### [Written task]
Copy only this: the line containing "Write part 4", the line containing "return (points - (low", and every line between them, exactly as written.

### [Information supplied]
====
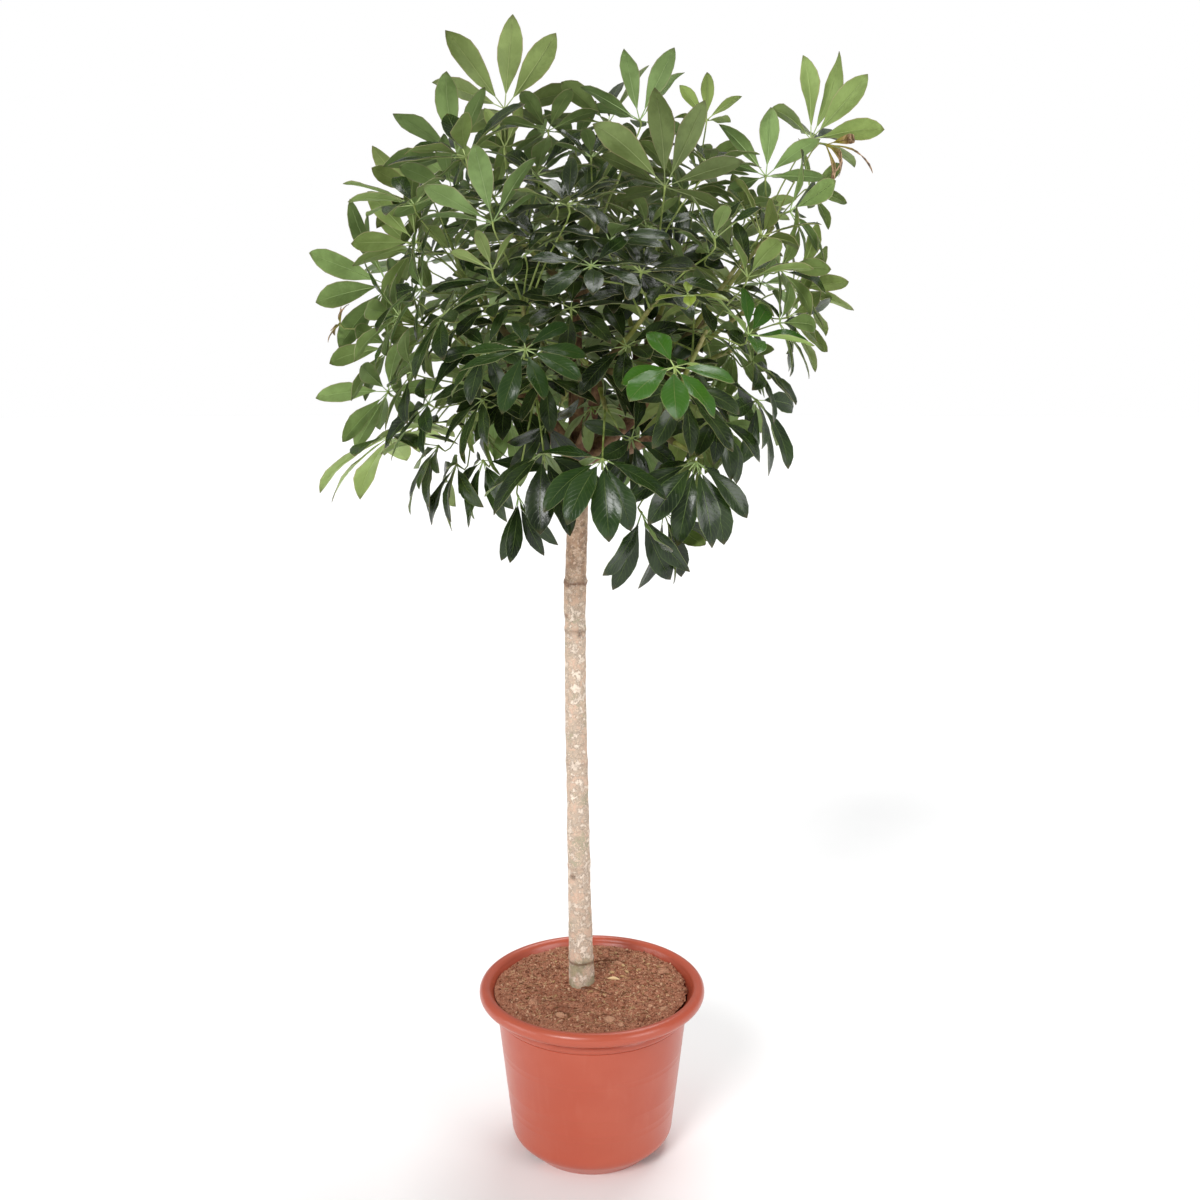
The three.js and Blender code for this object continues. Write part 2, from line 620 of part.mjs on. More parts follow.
====
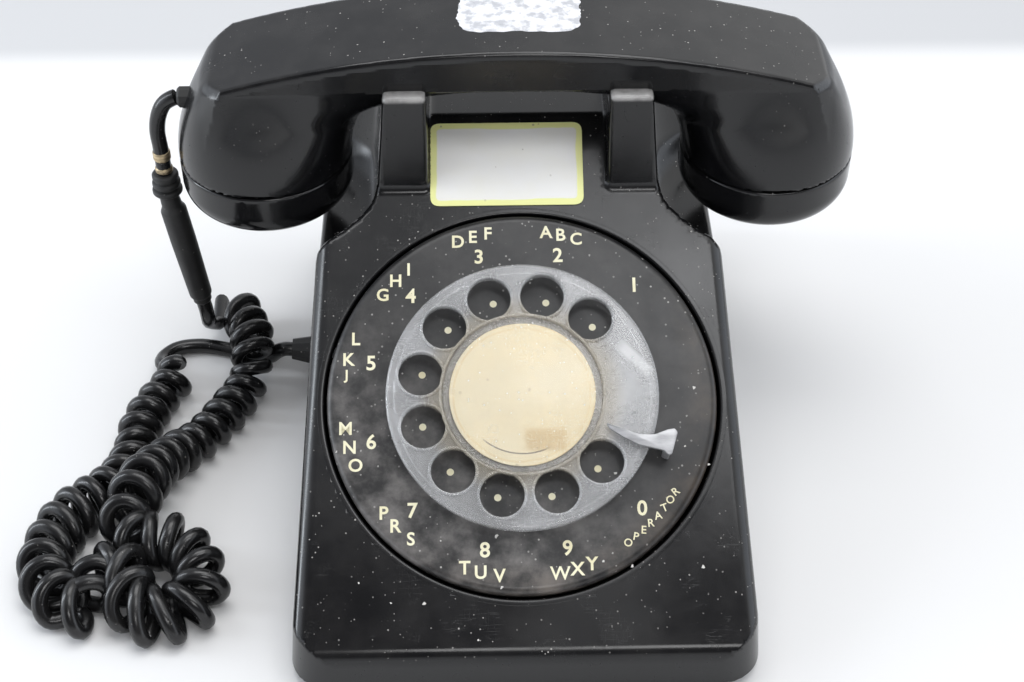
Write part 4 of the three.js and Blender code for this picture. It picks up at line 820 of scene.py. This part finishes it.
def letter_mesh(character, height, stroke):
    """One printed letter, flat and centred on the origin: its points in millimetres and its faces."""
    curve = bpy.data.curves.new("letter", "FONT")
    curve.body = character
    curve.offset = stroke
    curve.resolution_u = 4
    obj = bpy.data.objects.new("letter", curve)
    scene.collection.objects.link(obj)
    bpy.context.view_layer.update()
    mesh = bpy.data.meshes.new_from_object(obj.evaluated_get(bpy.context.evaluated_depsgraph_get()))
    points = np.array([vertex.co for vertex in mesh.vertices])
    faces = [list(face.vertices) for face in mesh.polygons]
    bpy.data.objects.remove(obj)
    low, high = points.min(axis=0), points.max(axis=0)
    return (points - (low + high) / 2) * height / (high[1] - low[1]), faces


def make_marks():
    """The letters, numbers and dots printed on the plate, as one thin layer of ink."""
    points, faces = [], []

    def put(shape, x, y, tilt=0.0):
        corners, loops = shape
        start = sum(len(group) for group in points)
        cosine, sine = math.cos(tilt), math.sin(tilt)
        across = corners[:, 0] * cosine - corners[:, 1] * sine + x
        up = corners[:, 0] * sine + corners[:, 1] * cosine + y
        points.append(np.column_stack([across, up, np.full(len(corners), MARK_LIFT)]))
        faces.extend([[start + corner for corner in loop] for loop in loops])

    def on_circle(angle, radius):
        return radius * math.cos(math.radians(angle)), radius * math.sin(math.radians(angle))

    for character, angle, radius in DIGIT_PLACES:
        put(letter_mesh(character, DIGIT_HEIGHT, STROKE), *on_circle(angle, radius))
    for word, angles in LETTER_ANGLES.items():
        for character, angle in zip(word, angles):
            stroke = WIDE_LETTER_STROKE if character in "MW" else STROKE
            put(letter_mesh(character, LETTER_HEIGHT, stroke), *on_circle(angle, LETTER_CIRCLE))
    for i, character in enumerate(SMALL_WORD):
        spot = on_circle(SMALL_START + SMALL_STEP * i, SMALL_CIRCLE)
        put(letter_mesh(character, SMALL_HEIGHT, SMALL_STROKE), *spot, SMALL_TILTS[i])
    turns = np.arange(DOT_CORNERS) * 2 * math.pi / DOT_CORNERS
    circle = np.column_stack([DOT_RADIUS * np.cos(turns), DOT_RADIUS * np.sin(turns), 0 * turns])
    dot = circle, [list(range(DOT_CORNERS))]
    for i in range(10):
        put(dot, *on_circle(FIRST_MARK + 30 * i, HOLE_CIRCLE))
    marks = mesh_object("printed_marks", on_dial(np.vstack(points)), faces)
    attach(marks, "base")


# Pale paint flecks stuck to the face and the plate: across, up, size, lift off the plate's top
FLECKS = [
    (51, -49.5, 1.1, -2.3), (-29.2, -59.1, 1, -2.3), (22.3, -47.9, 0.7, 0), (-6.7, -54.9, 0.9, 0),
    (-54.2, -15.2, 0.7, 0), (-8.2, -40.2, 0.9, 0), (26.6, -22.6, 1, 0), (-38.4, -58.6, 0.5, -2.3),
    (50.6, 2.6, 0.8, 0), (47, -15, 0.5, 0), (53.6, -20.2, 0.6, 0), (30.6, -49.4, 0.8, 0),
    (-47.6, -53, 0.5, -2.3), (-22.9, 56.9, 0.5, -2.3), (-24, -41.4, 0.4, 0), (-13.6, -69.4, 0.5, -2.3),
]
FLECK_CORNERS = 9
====
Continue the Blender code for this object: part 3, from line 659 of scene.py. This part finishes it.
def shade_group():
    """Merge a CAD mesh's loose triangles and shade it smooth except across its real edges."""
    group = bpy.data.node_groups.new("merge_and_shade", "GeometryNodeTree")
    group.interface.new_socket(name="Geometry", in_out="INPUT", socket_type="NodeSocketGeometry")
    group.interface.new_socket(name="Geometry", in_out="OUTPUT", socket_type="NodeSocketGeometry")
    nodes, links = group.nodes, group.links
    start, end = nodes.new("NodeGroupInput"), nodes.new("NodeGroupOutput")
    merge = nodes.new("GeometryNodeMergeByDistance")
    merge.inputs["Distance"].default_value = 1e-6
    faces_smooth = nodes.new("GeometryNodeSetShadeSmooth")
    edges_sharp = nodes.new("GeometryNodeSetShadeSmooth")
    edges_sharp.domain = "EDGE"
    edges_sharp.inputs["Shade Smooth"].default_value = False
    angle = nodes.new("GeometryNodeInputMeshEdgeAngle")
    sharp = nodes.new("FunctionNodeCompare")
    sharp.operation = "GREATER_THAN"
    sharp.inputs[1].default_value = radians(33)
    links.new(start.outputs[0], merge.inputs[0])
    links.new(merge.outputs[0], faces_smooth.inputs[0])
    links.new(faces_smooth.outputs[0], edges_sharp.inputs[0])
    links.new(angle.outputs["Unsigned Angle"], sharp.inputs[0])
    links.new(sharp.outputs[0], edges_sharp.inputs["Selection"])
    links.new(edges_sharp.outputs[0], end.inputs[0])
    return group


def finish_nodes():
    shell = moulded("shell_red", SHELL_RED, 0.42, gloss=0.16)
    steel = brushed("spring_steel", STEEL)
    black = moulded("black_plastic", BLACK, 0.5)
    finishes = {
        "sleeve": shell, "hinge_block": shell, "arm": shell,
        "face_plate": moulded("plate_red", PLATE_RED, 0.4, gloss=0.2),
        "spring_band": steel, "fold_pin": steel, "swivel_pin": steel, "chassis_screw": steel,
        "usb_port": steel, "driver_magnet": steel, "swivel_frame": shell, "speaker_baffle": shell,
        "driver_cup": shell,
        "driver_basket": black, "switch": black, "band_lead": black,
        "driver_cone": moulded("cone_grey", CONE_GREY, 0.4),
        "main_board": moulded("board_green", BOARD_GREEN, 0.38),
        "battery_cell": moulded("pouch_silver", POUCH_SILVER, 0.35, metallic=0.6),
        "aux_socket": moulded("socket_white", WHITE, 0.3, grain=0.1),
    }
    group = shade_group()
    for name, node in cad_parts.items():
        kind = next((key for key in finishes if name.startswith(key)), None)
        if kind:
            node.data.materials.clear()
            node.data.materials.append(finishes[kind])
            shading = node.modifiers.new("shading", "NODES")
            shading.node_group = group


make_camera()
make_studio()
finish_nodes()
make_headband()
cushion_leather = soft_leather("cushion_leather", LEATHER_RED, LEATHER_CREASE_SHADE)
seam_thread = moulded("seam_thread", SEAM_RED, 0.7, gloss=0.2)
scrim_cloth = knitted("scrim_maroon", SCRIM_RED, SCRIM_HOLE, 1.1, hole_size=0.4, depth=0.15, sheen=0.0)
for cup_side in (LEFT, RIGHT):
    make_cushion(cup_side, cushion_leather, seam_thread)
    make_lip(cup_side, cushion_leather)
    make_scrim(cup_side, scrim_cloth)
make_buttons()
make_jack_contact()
====
### [Solution to the exercise]
Write part 4 of the three.js and Blender code for this picture. It picks up at line 820 of scene.py. This part finishes it.
def letter_mesh(character, height, stroke):
    """One printed letter, flat and centred on the origin: its points in millimetres and its faces."""
    curve = bpy.data.curves.new("letter", "FONT")
    curve.body = character
    curve.offset = stroke
    curve.resolution_u = 4
    obj = bpy.data.objects.new("letter", curve)
    scene.collection.objects.link(obj)
    bpy.context.view_layer.update()
    mesh = bpy.data.meshes.new_from_object(obj.evaluated_get(bpy.context.evaluated_depsgraph_get()))
    points = np.array([vertex.co for vertex in mesh.vertices])
    faces = [list(face.vertices) for face in mesh.polygons]
    bpy.data.objects.remove(obj)
    low, high = points.min(axis=0), points.max(axis=0)
    return (points - (low + high) / 2) * height / (high[1] - low[1]), faces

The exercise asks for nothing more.